An American Redneck is a memoir that chronicles LaRocca's life from the death of his mother in 1989 through his establishment of a new life for himself in Hong Kong and mainland China in 2002. In the interval, the author moves from Florida to North Carolina, runs through a series of jobs and pets, divorces his first wife, meets an Australian teacher via the Internet, and joins her where she teaches English in Asia.

LaRocca's story is told with a frustrating mixture of excessive detail in the minor areas and stupefying blankness in the major ones. His wives are mere ghosts in the narrative -- his second wife is never even given a name, ostensibly for concerns about her privacy -- but his pets and livestock are the subject of more than half of the book. LaRocca is rarely introspective, and the book's events play out in a matter-of-fact style that is never compelling. When, in the first chapter, the author promises to tell us of an "adventure" about one of his jobs, we wait for the plot to unfold or for an amusing anecdote to emerge; it becomes clear a few pages on, however, that nothing unusual is going to happen, and that we are simply going to be following an ordinary guy through an ordinary life. The rest of the book is made up of stories like the one about the time that his dog chased a bicycle. That's it. The dog didn't catch the bicycle or anything; he just chased it for a few yards. But LaRocca thought it was funny.

There is the promise held forth by the book's title -- the intriguing juxtaposition of a guy from the rural American south and an ultra-urban Asian culture -- to keep the reader turning the pages in hopes of, at last, encountering something unusual. However, despite LaRocca's claim in the prologue that a "large portion" of the book is set in Hong Kong, only about the final third is devoted to the period of his emigration. Worse, there's not much of the fish-out-of-water mayhem that's hinted at in the title. There is, in fact, precious little exploration of LaRocca's experience of China at all. Two of the seven chapters from the Hong Kong section of the book are devoted to -- you guessed it -- one of LaRocca's pets, this time a cat. The few vingettes of culture clash focus mostly on LaRocca's inability to understand much of what's going on around him -- not surprising, given that he never learned to speak any Chinese during the years he lived in Hong Kong -- and what he sees, he seems at a loss to put down on paper.

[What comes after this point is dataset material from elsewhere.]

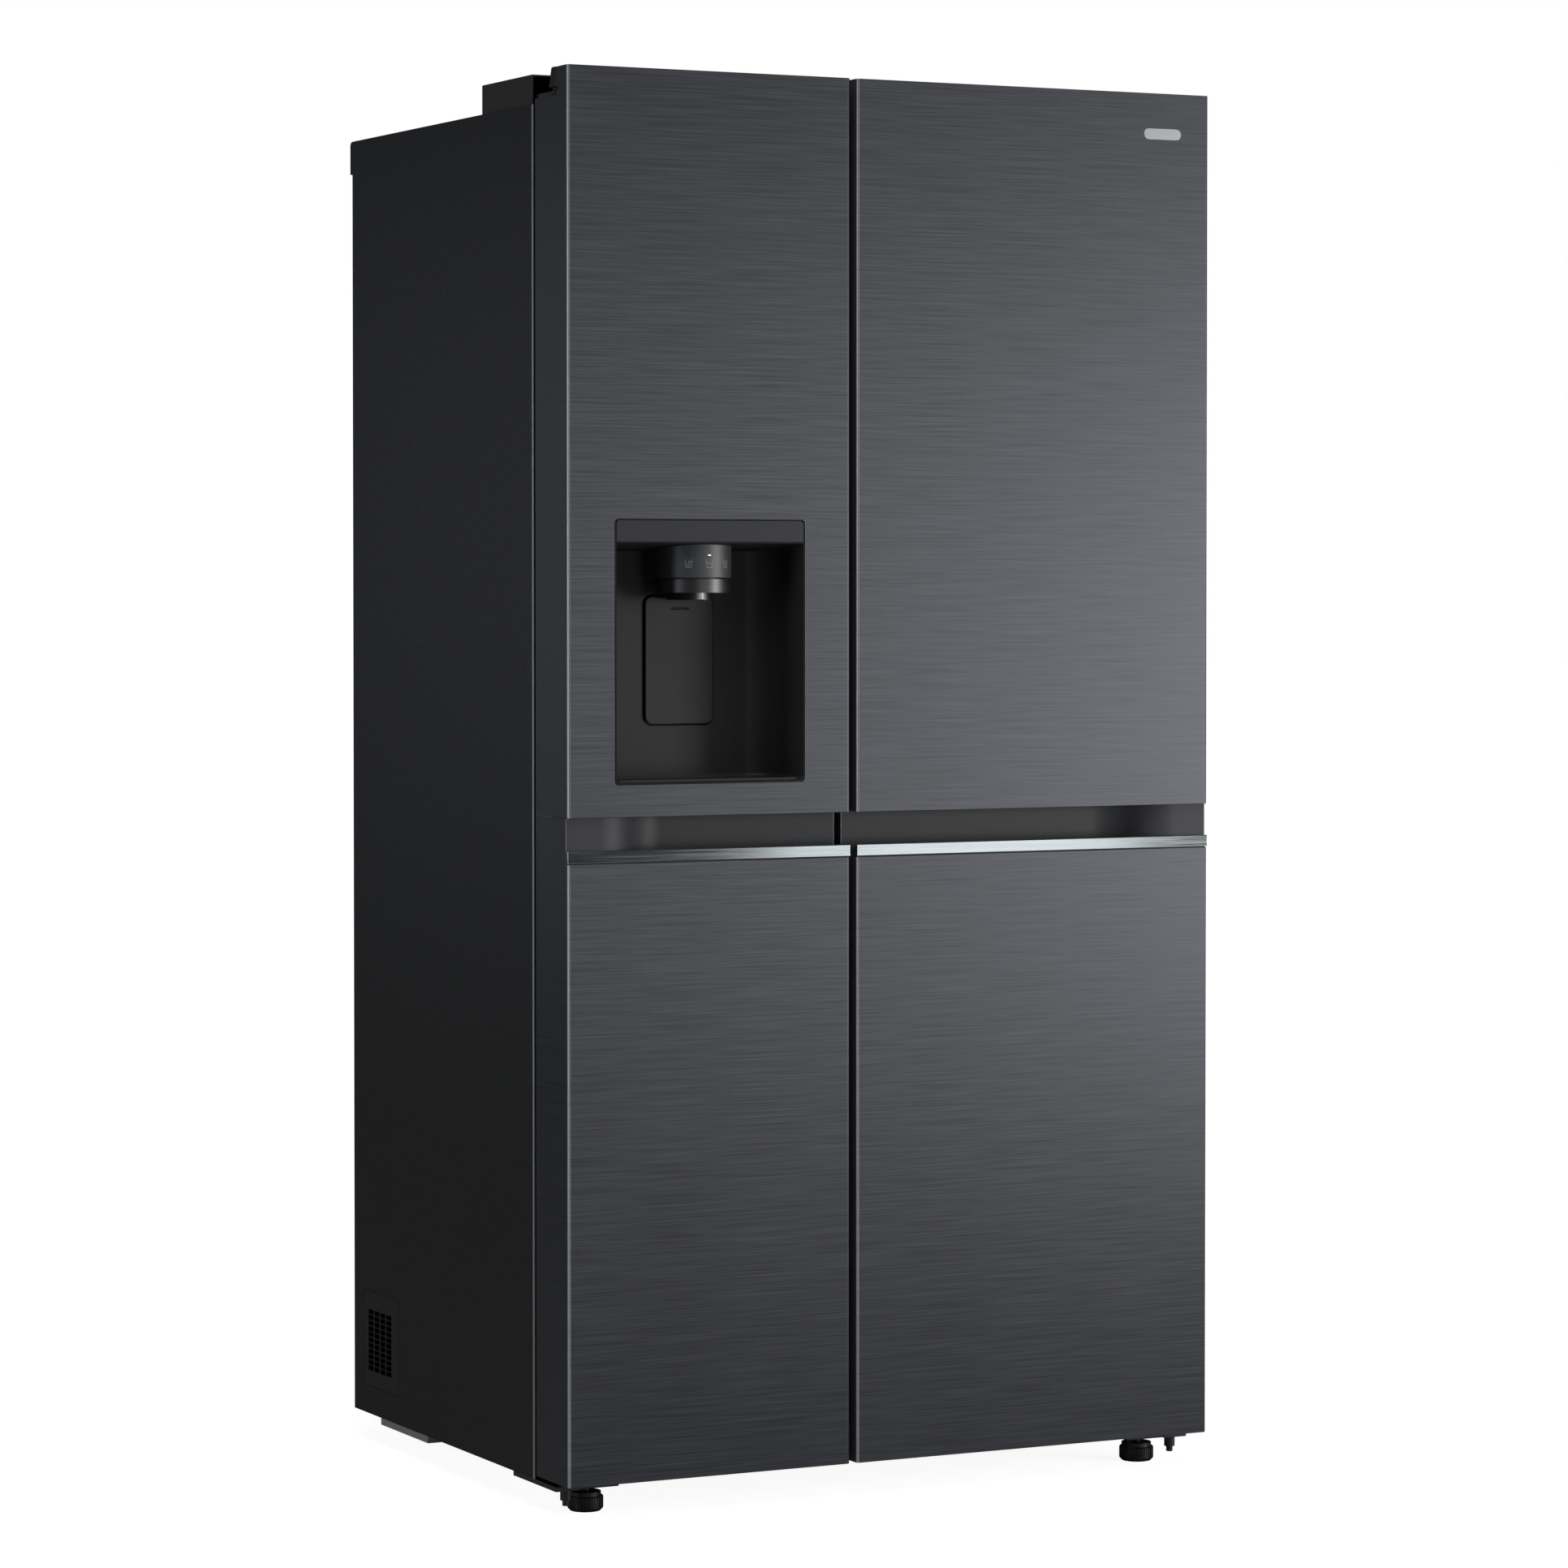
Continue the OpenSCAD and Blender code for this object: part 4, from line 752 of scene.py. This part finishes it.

Of a trip through a cave in the Chinese wilderness, he writes, "I remember the pool of water that reflected the scenery beautifully at one point, and some other stuff, but words can't do it justice." It's enough to make a reader wonder why he's spending a lot of time reading an account of a trip when the author admits that he can't think of a way to describe it.

An American Redneck could have been an interesting book. The disorientation and wonder that would, no doubt, be felt by any sheltered American who was dumped into the heart of overwhelming Hong Kong is the stuff of any number of entertaining books; it could be funny or frightening or political or poetic. But LaRocca gives us none of that. There are far too many dogs and cats and horses and pigs -- and far too little self-reflection -- to make this book engaging.